L’informativa probabilistica è quindi in grado di svolgere una funzione preventiva nella tutela del risparmio che si ricorda in questo Paese è diverse volte il PIL.

La trasparenza dei rischi attraverso le probabilità avvia, infatti, una competizione verso l’alto degli intermediari, stimola i consulenti indipendenti a verificare la qualità dei prodotti e tiene alla larga gli investitori dai prodotti “avariati”, così come al supermercato un consumatore non compra i prodotti la cui data di scadenza, ben impressa sulla confezione, indica che scadono il giorno dopo; anche perché una volta scaduto è difficile che il prodotto ridiventi commestibile. Si tratta di una scelta filosofica: prevenire i rischi e le perdite per i risparmiatori, obbligando gli intermediari a non offrire prodotti strutturalmente inadatti o limitarsi a sanzionare, ex-post, quei casi macroscopicamente evidenti di palese violazione delle norme comportamentali lasciando liberi gli intermediari di drenare ricchezza ai risparmiatori in tutti gli altri casi.
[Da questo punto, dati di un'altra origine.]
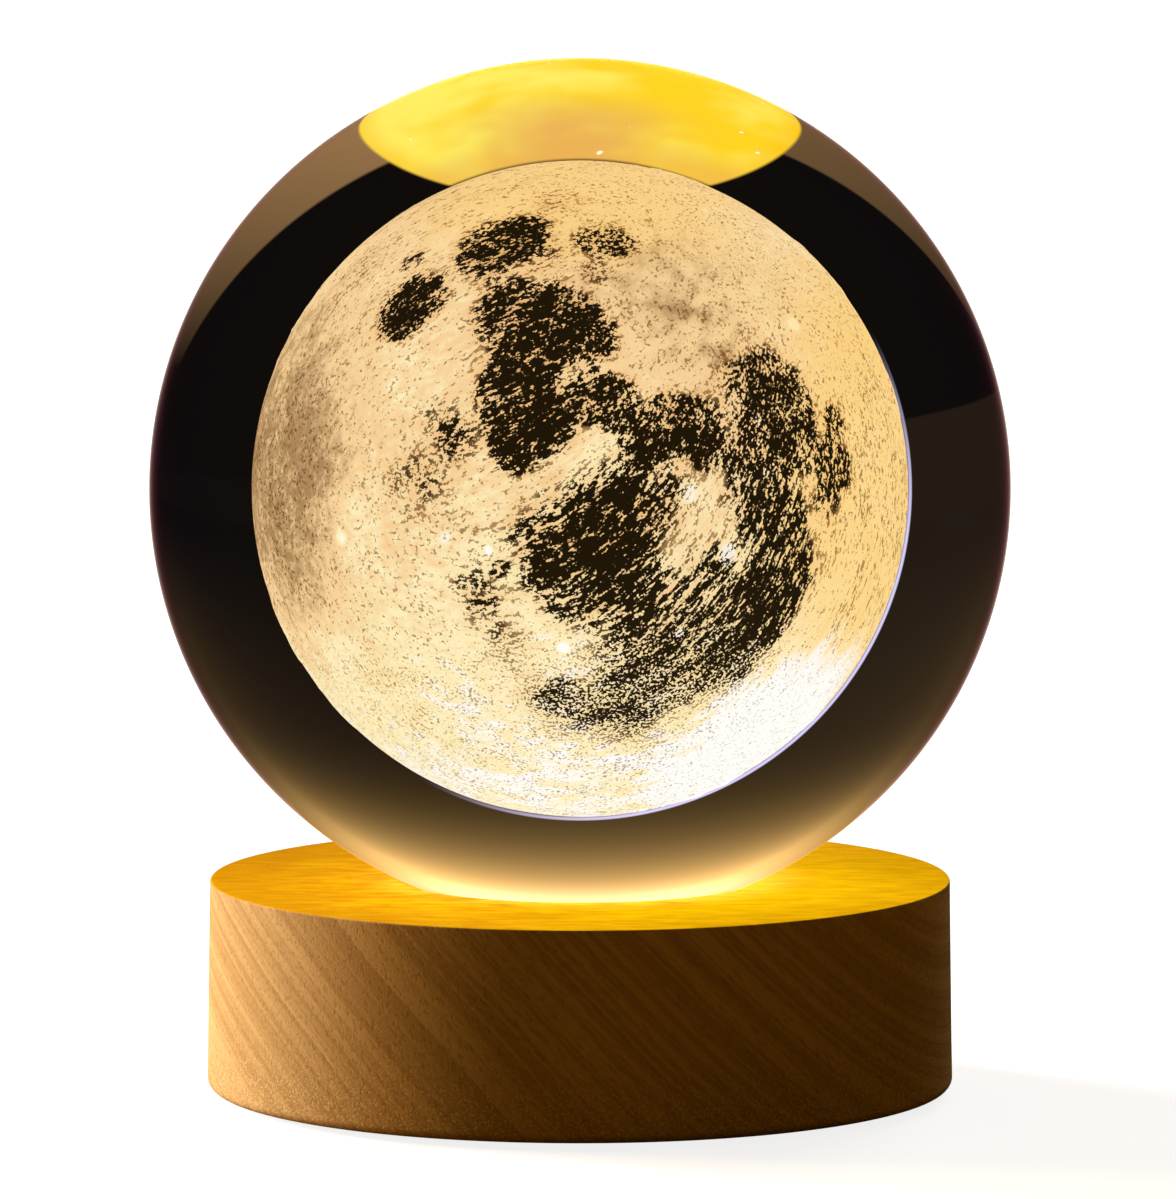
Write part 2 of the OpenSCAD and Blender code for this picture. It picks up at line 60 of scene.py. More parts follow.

A ciò si aggiunga che spesso, se non sempre, i prodotti “tossici” sono ingegnerizzati da banche estere e, quindi, attraverso la loro vendita ai risparmiatori italiani, si ingenera un circuito vizioso attraverso il quale i “nostri” intermediari, in cambio di commissioni spesso esigue, si prestano a drenare verso l’estero i risparmi detenuti dalle famiglie, che sono la vera ricchezza di questo Paese. Analogo “percorso” è quello che hanno seguito i denari pubblici di molti Enti locali che hanno “investito” in  derivati senza un’adeguata informativa conseguendo perdite rilevanti che significano nei fatti meno servizi erogati ai cittadini.

Da un’effettiva trasparenza dei rischi riparte quindi la possibilità di ripristinare la fiducia dei cittadini nell’investire i propri risparmi nella finanza mobiliare e da tali investimenti deriva l’erogazione di risorse che la finanza ha il dovere di effettuare a supporto dell’economia reale.